Yukarıda açıklanan maddi ve hukuki ilkeler ışığında mahkemece somut olayda davalı kurum tarafından davaya konu idari para cezalarının ödeme emirlerine dönüştürülmesi karşısında, eldeki davanın ödeme emrinin iptali niteliğinde olduğu ve 5510 sayılı Yasa"nın 88. maddesi uyarınca bu davaya bakmakla iş mahkemelerinin görevli olduğu kabul edilerek, davaya konu ödeme emirleri davacı tarafa usulüne uygun şekilde tebliğ edilmemiş olsa bile, 7201 sayılı Tebligat Yasası"nın 32. maddesine göre öğrenme tarihinin tebliğ tarihi sayılacağından davanın esasına girilerek sonucuna göre karar verilmesi gerektiği gözetilmelidir.
Bu maddi ve hukuki olgular gözetilmeksizin eksik inceleme ve yanılgılı değerlendirme sonucu, yazılı şekilde hüküm kurulması, usul ve yasaya aykırı olup, bozma nedenidir.
O halde, davacı vekilinin bu yönleri amaçlayan temyiz itirazları kabul edilmeli ve Erzurum Bölge Adliye Mahkemesi 6. Hukuk Dairesinin istinaf isteminin esastan reddine dair kararı kaldırılarak ilk derece mahkemesince verilen karar bozulmalıdır.

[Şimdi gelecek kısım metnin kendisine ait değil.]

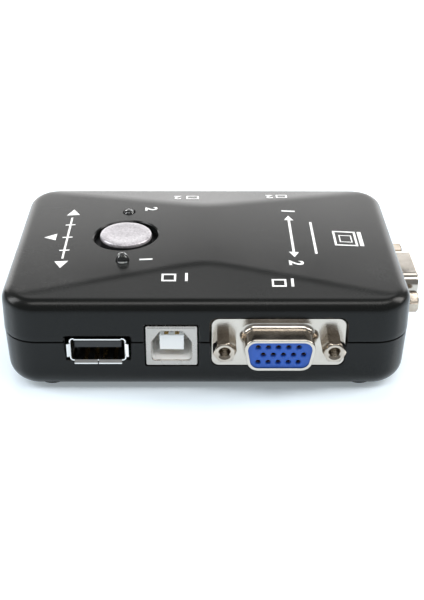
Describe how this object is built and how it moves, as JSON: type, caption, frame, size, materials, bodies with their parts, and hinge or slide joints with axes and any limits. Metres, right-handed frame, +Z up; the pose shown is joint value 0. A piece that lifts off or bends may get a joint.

SONUÇ : Yukarıda açıklanan nedenlerle, Erzurum Bölge Adliye Mahkemesi 6. Hukuk Dairesi kararının HMK’nın 373/1 maddesi gereği kaldırılarak, ilk derece mahkemesi kararının BOZULMASINA, temyiz harcının istek halinde davacıya iadesine, karardan bir örneğin Bölge Adliye Mahkemesine, dosyanın kararı veren ilk derece mahkemesine gönderilmesine, 04.03.2020 gününde oybirliğiyle karar verildi.